◆ **PROMPT**:
Repeat exactly, please, the lines that begin at the start of the listing and end at the line holding "bpy.context.scene.camera = camera".

* START *

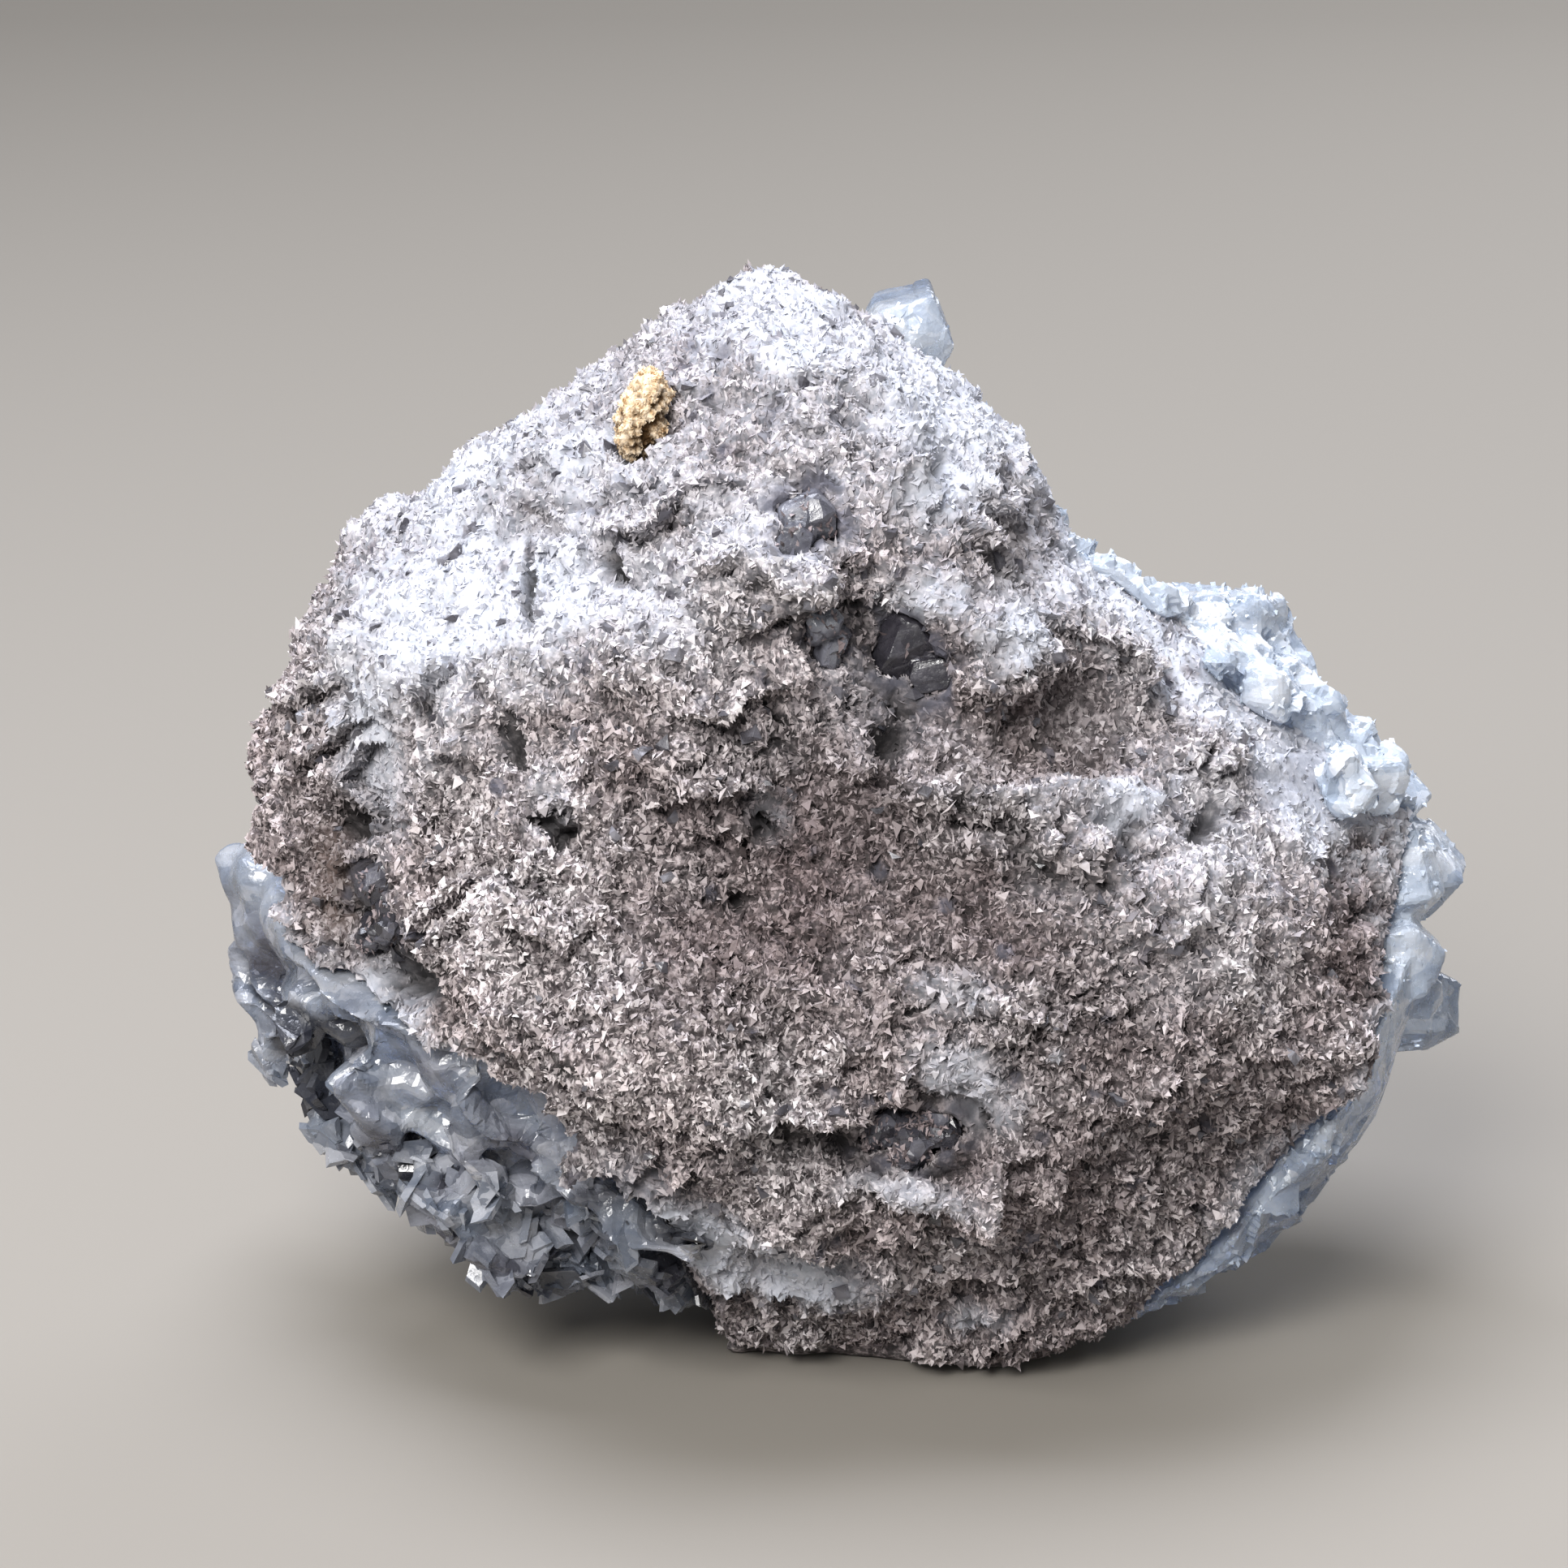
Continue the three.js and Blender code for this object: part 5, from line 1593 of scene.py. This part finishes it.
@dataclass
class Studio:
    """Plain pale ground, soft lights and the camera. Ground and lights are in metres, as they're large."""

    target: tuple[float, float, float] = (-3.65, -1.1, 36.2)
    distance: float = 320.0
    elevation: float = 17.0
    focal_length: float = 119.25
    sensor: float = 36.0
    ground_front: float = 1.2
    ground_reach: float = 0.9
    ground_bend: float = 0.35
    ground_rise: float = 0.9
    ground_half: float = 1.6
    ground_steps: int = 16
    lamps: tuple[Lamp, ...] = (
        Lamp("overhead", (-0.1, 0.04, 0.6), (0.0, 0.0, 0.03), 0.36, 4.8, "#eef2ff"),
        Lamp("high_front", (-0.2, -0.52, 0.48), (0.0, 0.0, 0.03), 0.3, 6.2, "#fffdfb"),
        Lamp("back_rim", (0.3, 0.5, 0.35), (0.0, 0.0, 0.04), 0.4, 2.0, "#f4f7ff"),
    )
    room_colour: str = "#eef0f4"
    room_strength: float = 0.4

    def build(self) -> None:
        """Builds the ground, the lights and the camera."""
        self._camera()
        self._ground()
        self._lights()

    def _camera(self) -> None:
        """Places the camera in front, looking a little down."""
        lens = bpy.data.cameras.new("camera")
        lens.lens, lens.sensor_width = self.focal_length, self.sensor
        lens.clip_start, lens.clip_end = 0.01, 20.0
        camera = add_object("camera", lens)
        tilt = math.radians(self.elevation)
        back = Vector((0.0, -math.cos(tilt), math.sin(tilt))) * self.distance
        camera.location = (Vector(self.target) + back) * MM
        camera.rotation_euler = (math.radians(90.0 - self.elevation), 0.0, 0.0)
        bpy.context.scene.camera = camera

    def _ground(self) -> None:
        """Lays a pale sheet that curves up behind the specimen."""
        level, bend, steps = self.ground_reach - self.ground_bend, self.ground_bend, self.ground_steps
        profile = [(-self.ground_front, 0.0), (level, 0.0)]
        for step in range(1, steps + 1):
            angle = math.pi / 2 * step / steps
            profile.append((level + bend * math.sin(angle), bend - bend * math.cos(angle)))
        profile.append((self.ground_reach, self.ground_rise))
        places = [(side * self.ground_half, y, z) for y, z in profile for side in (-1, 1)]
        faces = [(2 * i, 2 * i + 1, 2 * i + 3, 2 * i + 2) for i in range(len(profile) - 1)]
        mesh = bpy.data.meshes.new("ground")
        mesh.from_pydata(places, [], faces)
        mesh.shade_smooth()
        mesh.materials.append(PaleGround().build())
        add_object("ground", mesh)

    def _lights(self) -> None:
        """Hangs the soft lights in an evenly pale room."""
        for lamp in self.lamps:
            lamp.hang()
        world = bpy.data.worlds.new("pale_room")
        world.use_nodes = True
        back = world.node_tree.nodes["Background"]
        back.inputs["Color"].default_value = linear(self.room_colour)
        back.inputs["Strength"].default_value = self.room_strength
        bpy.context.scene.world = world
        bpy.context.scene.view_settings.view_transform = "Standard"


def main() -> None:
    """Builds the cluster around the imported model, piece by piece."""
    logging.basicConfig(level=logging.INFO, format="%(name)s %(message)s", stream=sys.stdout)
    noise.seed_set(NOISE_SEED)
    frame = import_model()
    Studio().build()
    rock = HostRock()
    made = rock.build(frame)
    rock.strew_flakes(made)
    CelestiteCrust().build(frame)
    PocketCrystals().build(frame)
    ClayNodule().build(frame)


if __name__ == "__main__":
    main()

* END *

◆ **SOLUTION TO THIS EXERCISE**:
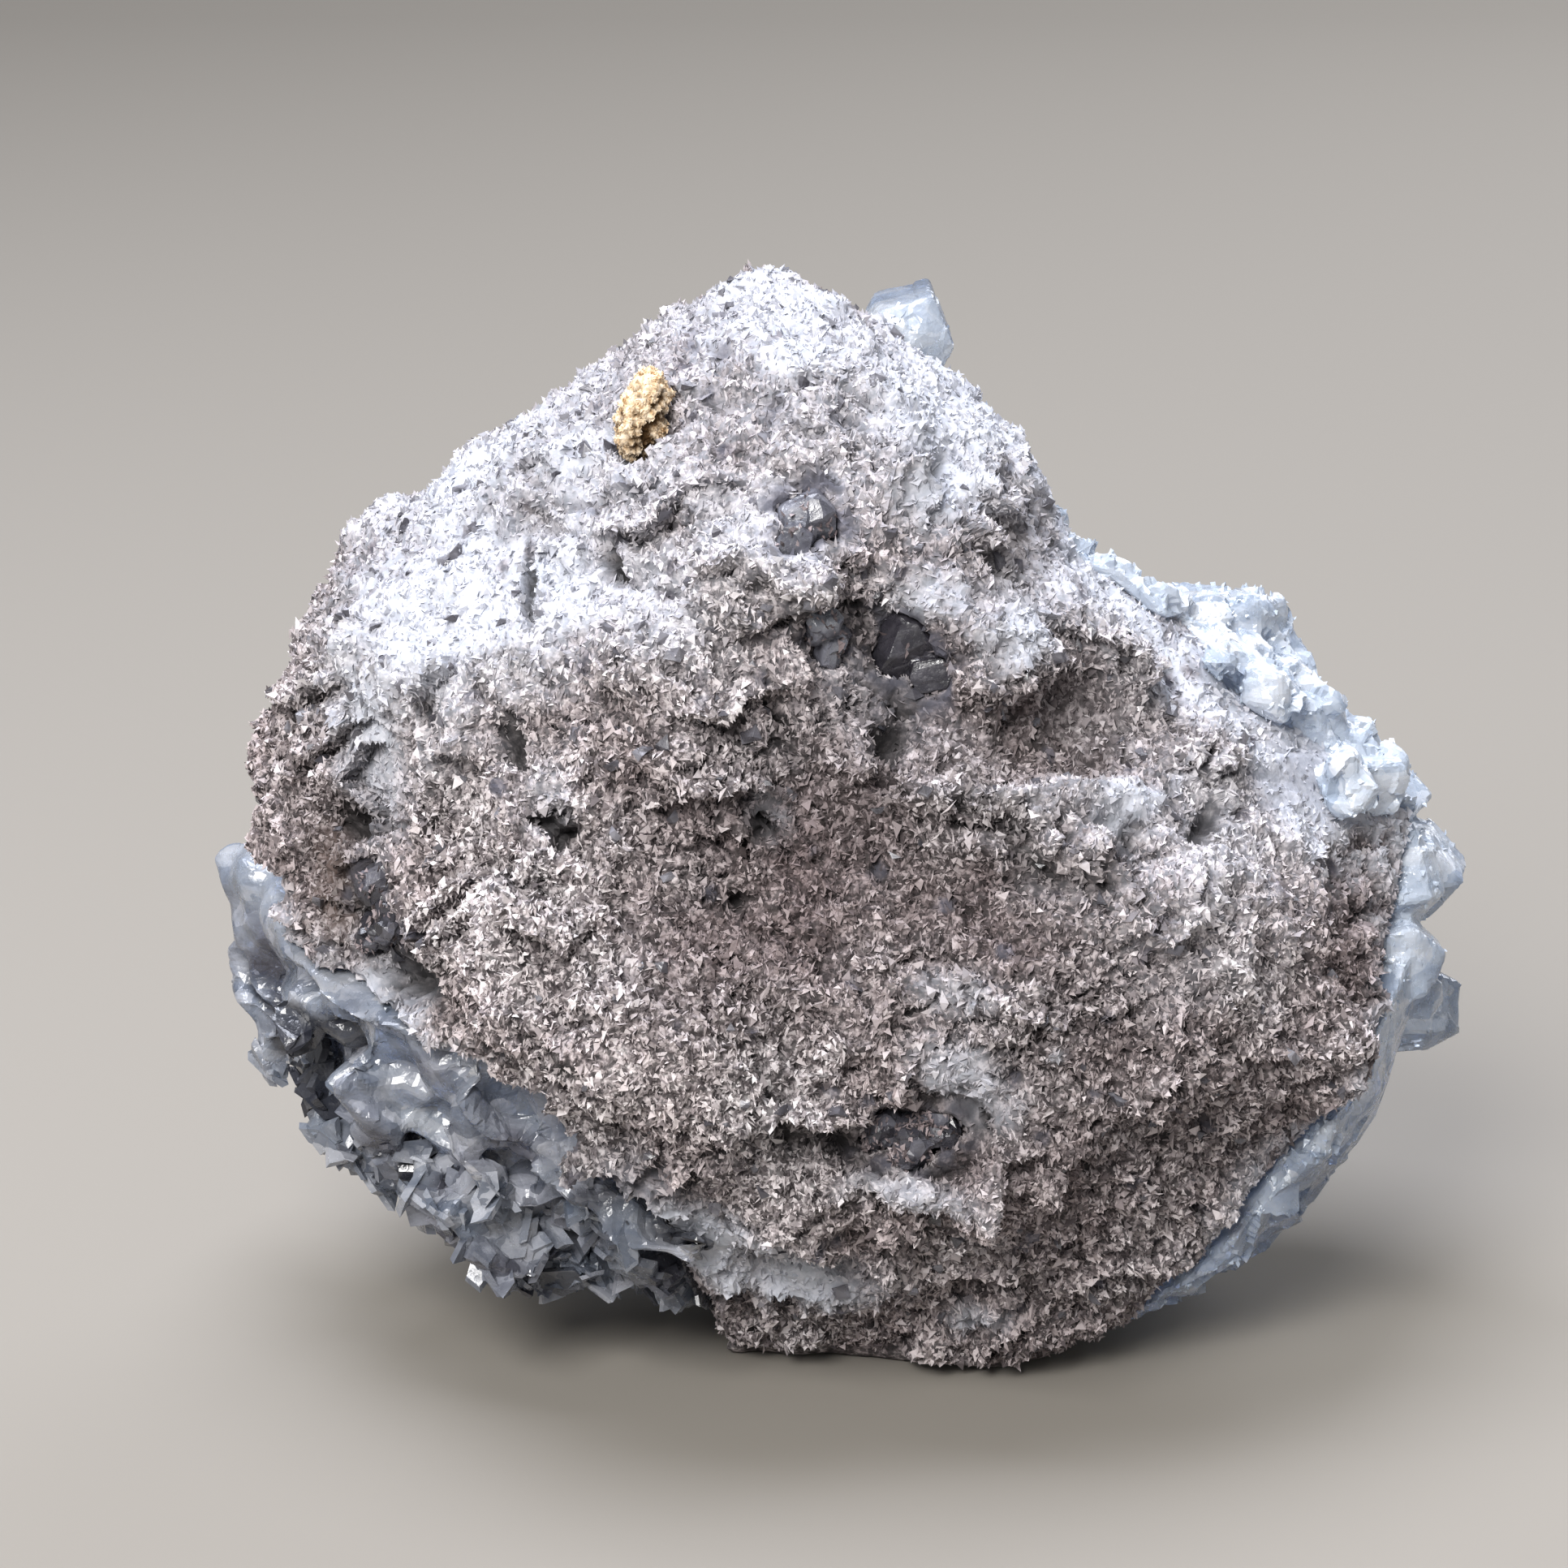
Continue the three.js and Blender code for this object: part 5, from line 1593 of scene.py. This part finishes it.
@dataclass
class Studio:
    """Plain pale ground, soft lights and the camera. Ground and lights are in metres, as they're large."""

    target: tuple[float, float, float] = (-3.65, -1.1, 36.2)
    distance: float = 320.0
    elevation: float = 17.0
    focal_length: float = 119.25
    sensor: float = 36.0
    ground_front: float = 1.2
    ground_reach: float = 0.9
    ground_bend: float = 0.35
    ground_rise: float = 0.9
    ground_half: float = 1.6
    ground_steps: int = 16
    lamps: tuple[Lamp, ...] = (
        Lamp("overhead", (-0.1, 0.04, 0.6), (0.0, 0.0, 0.03), 0.36, 4.8, "#eef2ff"),
        Lamp("high_front", (-0.2, -0.52, 0.48), (0.0, 0.0, 0.03), 0.3, 6.2, "#fffdfb"),
        Lamp("back_rim", (0.3, 0.5, 0.35), (0.0, 0.0, 0.04), 0.4, 2.0, "#f4f7ff"),
    )
    room_colour: str = "#eef0f4"
    room_strength: float = 0.4

    def build(self) -> None:
        """Builds the ground, the lights and the camera."""
        self._camera()
        self._ground()
        self._lights()

    def _camera(self) -> None:
        """Places the camera in front, looking a little down."""
        lens = bpy.data.cameras.new("camera")
        lens.lens, lens.sensor_width = self.focal_length, self.sensor
        lens.clip_start, lens.clip_end = 0.01, 20.0
        camera = add_object("camera", lens)
        tilt = math.radians(self.elevation)
        back = Vector((0.0, -math.cos(tilt), math.sin(tilt))) * self.distance
        camera.location = (Vector(self.target) + back) * MM
        camera.rotation_euler = (math.radians(90.0 - self.elevation), 0.0, 0.0)
        bpy.context.scene.camera = camera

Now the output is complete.